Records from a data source
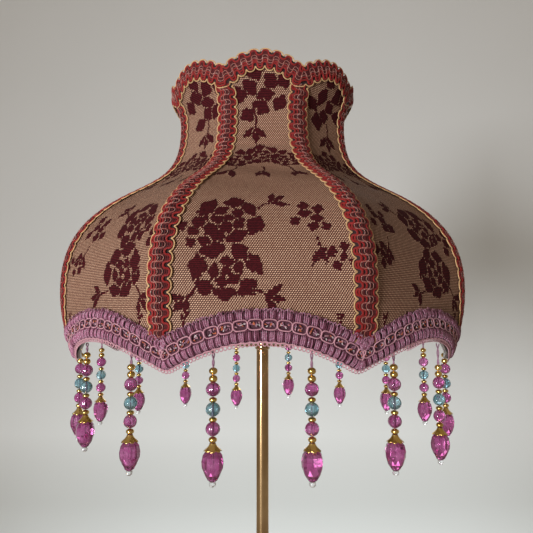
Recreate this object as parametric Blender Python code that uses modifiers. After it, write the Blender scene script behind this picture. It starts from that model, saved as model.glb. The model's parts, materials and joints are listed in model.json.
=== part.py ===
"""Table lamp with a slim brass stem and a fabric bell shade, hung with a fringe of bead drops.

The shade has eight panels. Its ribs, braids, lining and drops are all placed by one surface:
shade_point(azimuth, height, offset). Azimuth 0 faces the front (-Y) and grows towards +X.
The origin is the centre of the foot on the table, +Z up. Sizes below are in millimetres.
"""

import math

import bmesh
import bpy
import numpy as np
from mathutils import Matrix, Vector

MM = 0.001
GAP = 0.3  # between pieces that touch

# ---- driving dimensions -------------------------------------------------------------------------
PANELS = 8
PANEL_ANGLE = 2 * math.pi / PANELS
DROPS_PER_PANEL = 2
COLUMNS = 6  # facets across a panel, shared by the sheets and the rings
GIMP_COLUMNS = 8

WIRE_R = 1.5
# The rib wire's centre line: radius, height, lean out from straight down in degrees, and the
# pull of that lean on the curve as a share of the span.
RIB_STATIONS = [
    (70.0, 471.0, 0, 0.35),  # crown
    (64.5, 440.0, 0, 0.50),  # waist
    (104.0, 384.0, 60, 0.42),  # shoulder
    (148.5, 317.0, 0, 0.40),  # belly
    (134.0, 261.0, -24, 0.35),  # hem
]
CROWN_VALLEY_Z = 469.0  # the crown wire at a rib
CROWN_ARCH = 9.5  # how much higher it is in the middle of a panel
HEM_POINT_Z = 268.6  # the hem wire at a rib
HEM_ARCH = 16.0
PANEL_T = 1.0
PANEL_OFFSET = WIRE_R + 2 * GAP + PANEL_T / 2  # middle of the fabric, out from the wire's centre
LINING_T = 0.8
LINING_OFFSET = -(WIRE_R + 2.5 * GAP + LINING_T / 2)
BRAID_T = 2.0
BRAID_W = 13.5
BRAID_OFFSET = PANEL_OFFSET + PANEL_T / 2 + 0.5 + BRAID_T / 2
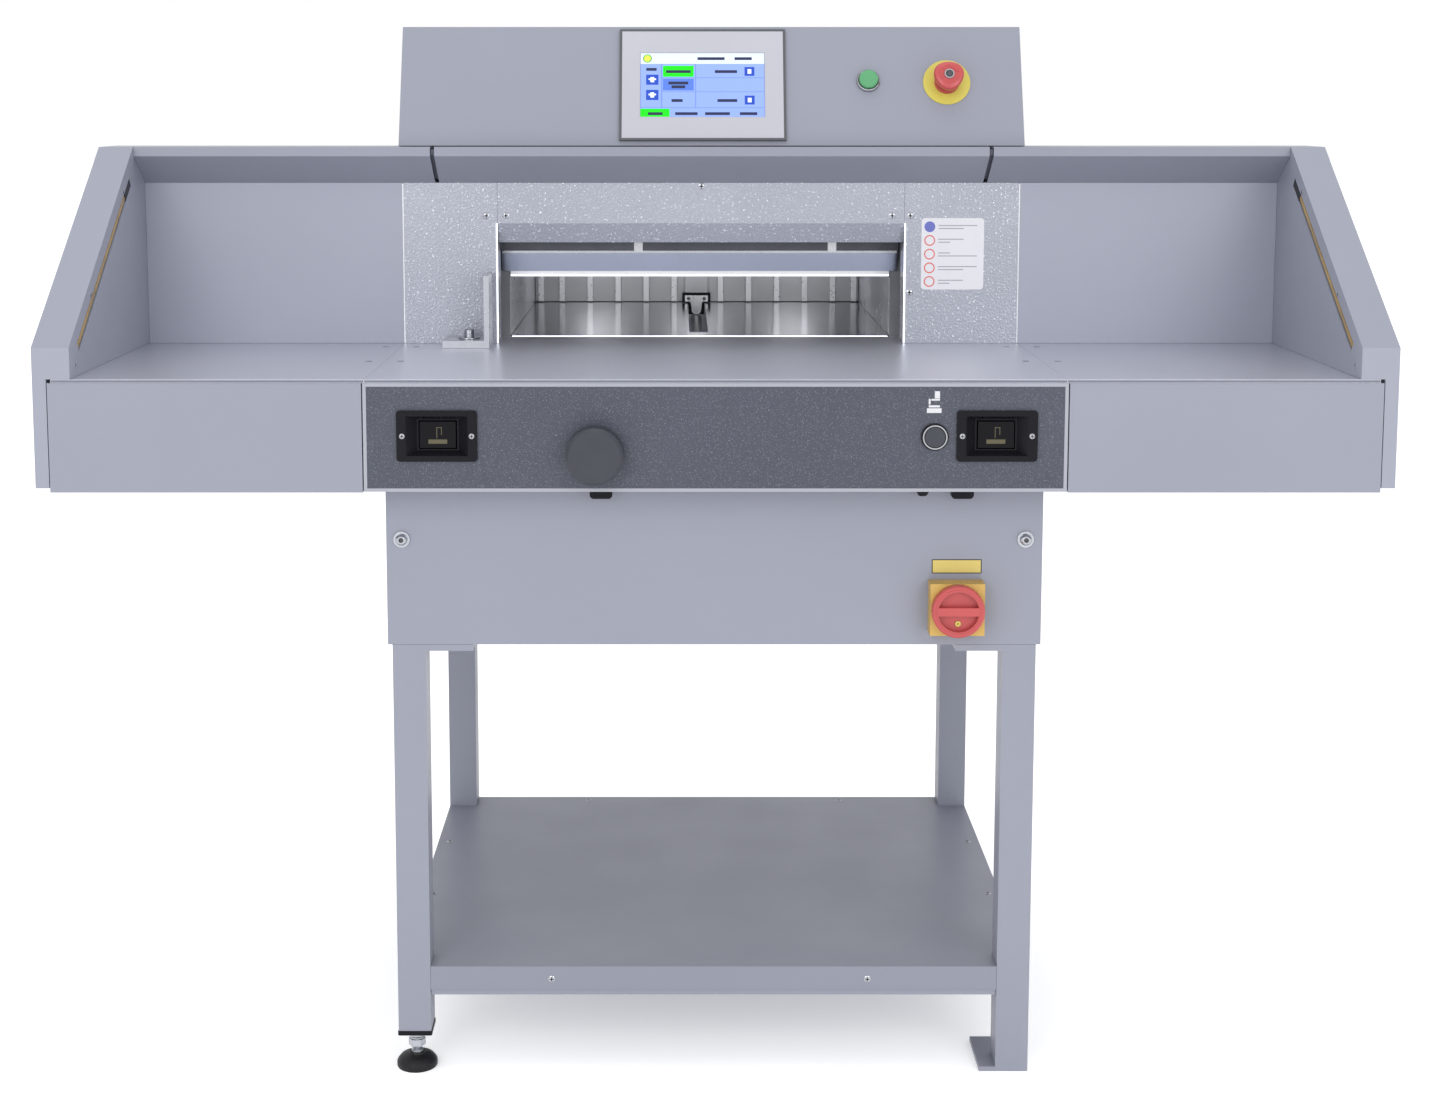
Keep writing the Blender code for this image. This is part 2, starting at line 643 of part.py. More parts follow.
def knife(parent):
    """The blade with its front bevel, the carrier bolted before it, and the rod that pulls both down."""
    edge = [(KNIFE_BACK, KNIFE_EDGE), (KNIFE_BACK, 1.075), (KNIFE_FRONT, 1.075), (KNIFE_FRONT, 0.989)]
    edge.append((KNIFE_BACK - 0.0015, KNIFE_EDGE))
    piece("knife_blade", prism(edge, "X", -0.285, 0.256), "knife_steel", parent)
    carrier = block((-0.300, 0.425, 1.046), (0.310, KNIFE_FRONT - GAP, 1.112))
    piece("knife_carrier", carrier, "cast_frame", parent)
    rod = block((0.282, KNIFE_FRONT, 0.6705), (0.300, 0.4635, 1.110))
    piece("pull_rod", rod, "zinc", parent)


def clamp_bar(parent):
    front = KNIFE_BACK + 0.0015
    low = (FRAME_LEFT + 0.001, front, CLAMP_BOTTOM)
    piece("clamp_bar", block(low, (FRAME_RIGHT - 0.001, 0.500, 1.045)), "aluminium", parent)


def gauge_outline():
    """The gauge seen from above: a plate with twelve raised fingers across its front."""
    middle = -0.0133
    plate_y, finger_half = GAUGE_FACE + 0.005, 0.0047
    steps = [-0.251, -0.2173, -0.1723, -0.1273, -0.0823, -0.0373]
    steps += [-step for step in reversed(steps)]
    outline = []
    for step in steps:
        low, high = middle + step - finger_half, middle + step + finger_half
        outline += [(low, plate_y), (low, GAUGE_FACE), (high, GAUGE_FACE), (high, plate_y)]
    return outline + [(0.2425, plate_y), (0.2425, 0.966), (-0.2690, 0.966), (-0.2690, plate_y)]


def back_gauge(parent):
    face = prism(gauge_outline(), "Z", TABLE_TOP + 0.001, 0.948)
    piece("gauge_face", face, "cast_frame", parent)
    front = GAUGE_FACE - 0.012
    bracket = block((GAUGE_X - 0.018, front, TABLE_TOP + 0.001), (GAUGE_X + 0.018, GAUGE_FACE - GAP, 0.930))
    carriage = piece("gauge_carriage", bracket, "aluminium", parent)
    weld(
        carriage,
        block((GAUGE_X - 0.0115, front, SCREW_Z), (GAUGE_X + 0.0115, GAUGE_FACE - GAP, TABLE_TOP + 0.002)),
        block((GAUGE_X - 0.020, front, 0.828), (GAUGE_X + 0.020, front + 0.030, 0.8585)),
    )
    cut(carriage, turned([(0.0085, 0.9), (0.0085, 1.0)], (GAUGE_X, 0.0, SCREW_Z), "Y"))
    centre = (GAUGE_X, 0.500, SCREW_Z)
    profile = [(0.008, 0.0), (0.008, 0.495)]
    piece("lead_screw", turned(profile, centre, "Y", 20), "zinc", parent, centre, True)


def side_lay(parent):
    foot = TABLE_TOP + GAP
    outline = [(-0.351, foot), (-0.290, foot), (-0.290, 0.965), (-0.297, 0.965), (-0.297, 0.880)]
    outline.append((-0.351, 0.880))
    piece("side_lay", prism(outline, "Y", 0.309, 0.3705), "zinc", parent)


def build():
    clear_scene()
    machine = empty("machine_frame", (0.0, FRONT_Y, 0.0))
    for row in ("front", "rear"):
        for side in ("left", "right"):
            leg(machine, side, row)
        shelf_rail(machine, row)
    levelling_foot(machine)
    lower_shelf(machine)
    base_cabinet(machine)
    base_front_cover(machine)
    main_switch(machine)
    cable_gland(machine)
    drive(machine)
    crossbeam(machine)
    tables(machine)
    front_beam(machine)
    round_button(machine)
    handwheel(machine)
    for side in ("left", "right"):
        cut_key(machine, side, machine)
        side_frame(machine, side)
        apron(machine, side)
        wing(machine, side)
        back_panel(machine, side)
    canopies(machine)
    portal(machine)
    head_cover(machine)
    rear_table_cover(machine)
    console(machine)
    console_rear_cover(machine)
    knife(machine)
    clamp_bar(machine)
    back_gauge(machine)
    side_lay(machine)


build()
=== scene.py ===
"""Looks of a floor-standing electric paper guillotine: finishes, small parts, light and camera."""
import math

import bmesh
import bpy
from mathutils import Matrix, Vector


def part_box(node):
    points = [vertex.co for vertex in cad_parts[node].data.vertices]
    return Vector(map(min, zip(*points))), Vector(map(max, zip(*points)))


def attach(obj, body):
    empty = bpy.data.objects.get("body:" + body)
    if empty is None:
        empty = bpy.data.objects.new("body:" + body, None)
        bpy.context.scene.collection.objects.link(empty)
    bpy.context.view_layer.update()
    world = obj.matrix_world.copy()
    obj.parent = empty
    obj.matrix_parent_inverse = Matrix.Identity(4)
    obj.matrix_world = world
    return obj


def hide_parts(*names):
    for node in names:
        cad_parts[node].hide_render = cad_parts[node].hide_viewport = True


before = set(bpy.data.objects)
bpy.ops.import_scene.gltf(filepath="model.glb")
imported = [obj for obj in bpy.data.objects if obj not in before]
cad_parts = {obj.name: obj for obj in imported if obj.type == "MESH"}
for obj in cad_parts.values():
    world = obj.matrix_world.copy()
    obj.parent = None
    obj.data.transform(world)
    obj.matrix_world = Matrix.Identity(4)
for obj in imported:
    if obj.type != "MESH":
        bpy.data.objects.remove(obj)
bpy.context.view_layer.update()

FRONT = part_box("front_table")[0].y
LEAN = math.radians(21.8)
CONSOLE = Matrix.Translation((0.0, 0.335, 1.1333)) @ Matrix.Rotation(-LEAN, 4, "X")
TABLE_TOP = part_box("front_table")[1].z
PORTAL_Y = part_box("portal_panel_left")[0].y - FRONT
COVER_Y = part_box("base_front_cover")[0].y - FRONT
ABOVE_TABLE = TABLE_TOP + 0.0006
LIFT = 0.00015  # the thickness of a label or a printed mark
TOUCH = 0.0001  # the gap between a small part and the face it sits on
PAPER_GAP = 0.00002  # the gap between a label and its face
COVER_SCREW = 0.0042  # the radius of the screw heads in the covers and the shelf
SIDES = (("left", -1), ("right", 1))
SMOOTH_ANGLE = math.radians(35)
BEVEL_ANGLE = math.radians(32)
NOISE_SPAN = (0.3, 0.7)  # the noise texture's values that a range stretches to its two ends


# Shapes, in metres: X to the right, Y behind the front plane, Z up. Each is a closed bmesh.


def block(low, high):
    shape = bmesh.new()
    bmesh.ops.create_cube(shape, size=1.0)
    for vertex in shape.verts:
        for axis in range(3):
            vertex.co[axis] = high[axis] if vertex.co[axis] > 0 else low[axis]
    return shape


def prism(outline, axis, start, end):
    shape = bmesh.new()
    corners = []
    for first, second in outline:
        place = [first, second]
        place.insert("XYZ".index(axis), start)
        corners.append(shape.verts.new(place))
    face = shape.faces.new(corners)
    sides = bmesh.ops.extrude_face_region(shape, geom=[face])
    shift = Vector((0.0, 0.0, 0.0))
    shift["XYZ".index(axis)] = end - start
    moved = [item for item in sides["geom"] if isinstance(item, bmesh.types.BMVert)]
    bmesh.ops.translate(shape, vec=shift, verts=moved)
    return shape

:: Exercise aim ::
Which lines hold the word "Blender"? Copy every one of them.

:: Exercise result ::
Recreate this object as parametric Blender Python code that uses modifiers. After it, write the Blender scene script behind this picture. It starts from that model, saved as model.glb. The model's parts, materials and joints are listed in model.json.
Keep writing the Blender code for this image. This is part 2, starting at line 643 of part.py. More parts follow.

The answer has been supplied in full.